Create the fsniper config at /root/.config/fsniper/config. Add the configuration following the next syntax. You should read also the documentation on the Github site:

watch {
  # Adds a watcher to the Drupal files directory. Note that
  # we are using "myuser" as example of the user set as owner
  # of the Drupal codebase (typically the user under you’ve
  # installed Drupal. "www-data" is the user under the webserver
  # runs.
  /var/www/html/sites/default/files {
    recurse = true
    # The files/.htaccess needs a special treatment.
    /^\.htaccess$/ {
      handler = fix_drupal myuser www-data u=rw,g=r,o=
    # Recommended permissions for Drupal files.
    * {
      handler = fix_drupal www-data myuser ug=rw,o=
  # Add here other custom rules for custom cases.
  # ...

You saw that the handler previously set is a script called fix_drupal. The script has been called with some parameters. It’s easily to guess that they are referring to owner, group, and chmod flags.

It’s really easy to understand this config file. First, the watch {…} wrapper is mandatory. Inside we can watch one or more directories. In this case we are watching only the Drupal files directory and that is /var/www/html/sites/default/files. Here we cannot use Regexp to select watched directories. The recurse = true clause tells fsniper to descent into sub-directories.

Then you have to add a list of rules. The first rule applies to .htaccess file. This file should be not writable by the webserver when the site runs. There are cases when a new version of Drupal may want to update that file You should treat such cases. The second rule refers to all other files. You can use wildcards here too as well as Regexps.

Now let’s take a look at the script file. This you’ll need to place under /root/.config/fsniper/scripts. In our case the script has the full path /root/.config/fsniper/scripts/fix_drupal and the following content:

chown $1:$2 $4
chmod $3 $4

Don’t forget to make this script file executable.

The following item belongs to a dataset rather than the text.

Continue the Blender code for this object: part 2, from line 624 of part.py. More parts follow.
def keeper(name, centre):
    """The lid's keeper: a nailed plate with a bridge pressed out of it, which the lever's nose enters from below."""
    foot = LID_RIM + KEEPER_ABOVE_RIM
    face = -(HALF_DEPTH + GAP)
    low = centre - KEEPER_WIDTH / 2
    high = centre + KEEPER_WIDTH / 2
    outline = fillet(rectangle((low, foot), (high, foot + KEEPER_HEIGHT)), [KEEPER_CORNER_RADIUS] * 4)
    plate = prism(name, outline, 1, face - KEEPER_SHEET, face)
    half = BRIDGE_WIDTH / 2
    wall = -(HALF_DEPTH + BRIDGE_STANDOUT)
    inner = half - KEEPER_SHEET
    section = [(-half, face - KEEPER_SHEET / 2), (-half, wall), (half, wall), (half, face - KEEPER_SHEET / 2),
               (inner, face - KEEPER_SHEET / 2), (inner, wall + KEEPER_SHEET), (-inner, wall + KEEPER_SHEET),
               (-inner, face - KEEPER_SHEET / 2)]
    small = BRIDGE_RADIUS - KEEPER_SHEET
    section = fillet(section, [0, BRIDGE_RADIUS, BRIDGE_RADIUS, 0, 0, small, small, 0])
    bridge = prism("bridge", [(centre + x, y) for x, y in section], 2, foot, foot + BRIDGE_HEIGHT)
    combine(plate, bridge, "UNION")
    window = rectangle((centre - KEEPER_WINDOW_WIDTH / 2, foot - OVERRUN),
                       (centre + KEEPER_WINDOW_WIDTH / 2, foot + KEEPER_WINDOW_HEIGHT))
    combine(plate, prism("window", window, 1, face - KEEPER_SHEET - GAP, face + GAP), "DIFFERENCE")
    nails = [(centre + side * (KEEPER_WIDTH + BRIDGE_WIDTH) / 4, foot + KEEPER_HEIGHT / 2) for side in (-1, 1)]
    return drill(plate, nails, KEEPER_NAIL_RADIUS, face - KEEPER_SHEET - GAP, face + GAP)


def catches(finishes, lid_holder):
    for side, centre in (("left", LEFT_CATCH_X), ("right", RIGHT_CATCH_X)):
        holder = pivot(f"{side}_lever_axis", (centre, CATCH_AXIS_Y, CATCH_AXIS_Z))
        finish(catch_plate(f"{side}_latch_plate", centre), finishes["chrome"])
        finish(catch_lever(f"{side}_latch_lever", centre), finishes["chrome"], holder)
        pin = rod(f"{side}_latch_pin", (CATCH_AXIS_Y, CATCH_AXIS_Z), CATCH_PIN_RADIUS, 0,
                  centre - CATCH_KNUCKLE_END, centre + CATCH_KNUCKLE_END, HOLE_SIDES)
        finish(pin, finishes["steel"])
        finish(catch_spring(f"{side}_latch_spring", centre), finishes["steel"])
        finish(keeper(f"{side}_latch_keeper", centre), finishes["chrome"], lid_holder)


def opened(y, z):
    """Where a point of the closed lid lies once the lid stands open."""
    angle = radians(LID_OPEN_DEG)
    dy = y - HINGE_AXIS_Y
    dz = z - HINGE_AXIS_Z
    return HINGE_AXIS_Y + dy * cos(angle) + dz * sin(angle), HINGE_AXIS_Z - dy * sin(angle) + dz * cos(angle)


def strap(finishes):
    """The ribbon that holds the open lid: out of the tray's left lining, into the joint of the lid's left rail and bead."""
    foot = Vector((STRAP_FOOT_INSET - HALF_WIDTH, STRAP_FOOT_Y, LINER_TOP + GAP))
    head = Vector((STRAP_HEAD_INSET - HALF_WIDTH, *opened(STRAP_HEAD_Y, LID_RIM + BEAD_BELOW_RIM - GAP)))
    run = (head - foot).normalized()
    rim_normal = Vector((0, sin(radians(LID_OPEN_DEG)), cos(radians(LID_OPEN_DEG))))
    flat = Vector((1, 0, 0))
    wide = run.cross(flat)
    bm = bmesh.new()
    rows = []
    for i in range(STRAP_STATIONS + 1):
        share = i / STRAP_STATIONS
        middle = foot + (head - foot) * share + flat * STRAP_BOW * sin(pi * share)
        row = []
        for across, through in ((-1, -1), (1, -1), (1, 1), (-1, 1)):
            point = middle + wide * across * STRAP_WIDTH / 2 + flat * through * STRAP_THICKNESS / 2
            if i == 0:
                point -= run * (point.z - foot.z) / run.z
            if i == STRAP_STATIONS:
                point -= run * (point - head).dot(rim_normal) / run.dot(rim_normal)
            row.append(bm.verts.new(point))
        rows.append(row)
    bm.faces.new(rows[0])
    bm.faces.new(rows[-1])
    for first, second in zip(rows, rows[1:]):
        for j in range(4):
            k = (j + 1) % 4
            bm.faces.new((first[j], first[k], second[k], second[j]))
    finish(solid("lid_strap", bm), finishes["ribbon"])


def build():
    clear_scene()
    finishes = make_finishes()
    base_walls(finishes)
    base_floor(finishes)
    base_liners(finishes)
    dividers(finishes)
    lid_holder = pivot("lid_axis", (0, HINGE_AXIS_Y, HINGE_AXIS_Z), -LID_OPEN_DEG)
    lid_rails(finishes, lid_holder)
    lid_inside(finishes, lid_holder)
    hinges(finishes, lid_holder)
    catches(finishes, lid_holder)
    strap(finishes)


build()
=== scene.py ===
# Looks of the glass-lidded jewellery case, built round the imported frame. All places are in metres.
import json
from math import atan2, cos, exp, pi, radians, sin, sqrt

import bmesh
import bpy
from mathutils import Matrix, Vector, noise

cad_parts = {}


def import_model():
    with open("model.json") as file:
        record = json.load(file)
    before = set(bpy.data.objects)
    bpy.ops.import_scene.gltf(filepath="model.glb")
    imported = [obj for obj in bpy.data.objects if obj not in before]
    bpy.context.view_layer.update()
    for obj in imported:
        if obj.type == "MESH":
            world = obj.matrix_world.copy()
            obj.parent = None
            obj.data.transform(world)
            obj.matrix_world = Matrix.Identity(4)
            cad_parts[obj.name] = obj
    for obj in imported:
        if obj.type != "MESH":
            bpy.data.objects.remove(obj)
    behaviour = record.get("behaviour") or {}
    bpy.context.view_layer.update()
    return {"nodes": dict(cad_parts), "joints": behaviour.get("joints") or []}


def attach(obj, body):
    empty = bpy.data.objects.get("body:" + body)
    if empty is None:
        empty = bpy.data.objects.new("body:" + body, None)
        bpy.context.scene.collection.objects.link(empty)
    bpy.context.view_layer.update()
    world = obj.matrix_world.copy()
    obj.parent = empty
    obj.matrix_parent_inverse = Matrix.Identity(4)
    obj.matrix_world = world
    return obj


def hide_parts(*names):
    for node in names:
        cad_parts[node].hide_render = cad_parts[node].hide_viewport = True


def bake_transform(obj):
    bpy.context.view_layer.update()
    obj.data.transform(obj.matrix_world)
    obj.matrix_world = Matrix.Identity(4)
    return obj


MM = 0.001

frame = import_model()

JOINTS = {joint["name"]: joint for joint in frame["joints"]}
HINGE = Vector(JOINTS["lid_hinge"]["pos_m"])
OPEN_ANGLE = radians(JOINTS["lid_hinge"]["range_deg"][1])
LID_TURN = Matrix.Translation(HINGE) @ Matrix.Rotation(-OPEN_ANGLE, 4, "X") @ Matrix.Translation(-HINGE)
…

fsniper can be ran as daemon or you can create a start/stop script in /etc/init.d/fsniper and run this script when the machine boots. We’ll see this later in the Drupal example.

A typical Drupal example

Download the fsniper.config.tar.gz archive that contains ready made .config directory and a README.txt file. Here are some steps to use this example:

Login as superuser:

$ sudo su -
$ cd

Download and unpack the archive:

$ wget
$ tar xzvf fsniper.config.tar.gz

Move the .config directory under /root:

$ mv /root/fsniper/.config /root/

Adapt you configuration. Be careful at your watched directories and name of users. Make your scripts executable:

$ chmod +x /root/.config/fsniper/scripts/*

Create a /etc/init.d/ service by simply symlinking the provided script:

$ ln -s /root/.config/fsniper/scripts/fsniper /etc/init.d/

Make fsniper start at machine boot. I’m illustrating with a Debian/Ubuntu command:

$ sudo update-rc.d fsniper defaults

You’re done! Now you can test what’s going on:

Create a new empty file in Drupal files:

$ touch /var/www/html/sites/default/files/some_new_file.txt

Check the ownership and permissions. Normally the file is created with root:root as owner but you’ll see that fsniper already fixed the owner to www-data:myuser and permissions to -rw-r-----.


Check the /root/.config/fsniper/log file to track all fsniper actions and/or failures.


I provide no warranty for any damage caused by the correct or incorrect usage of this writeup. You can use everything from this article on your own risk.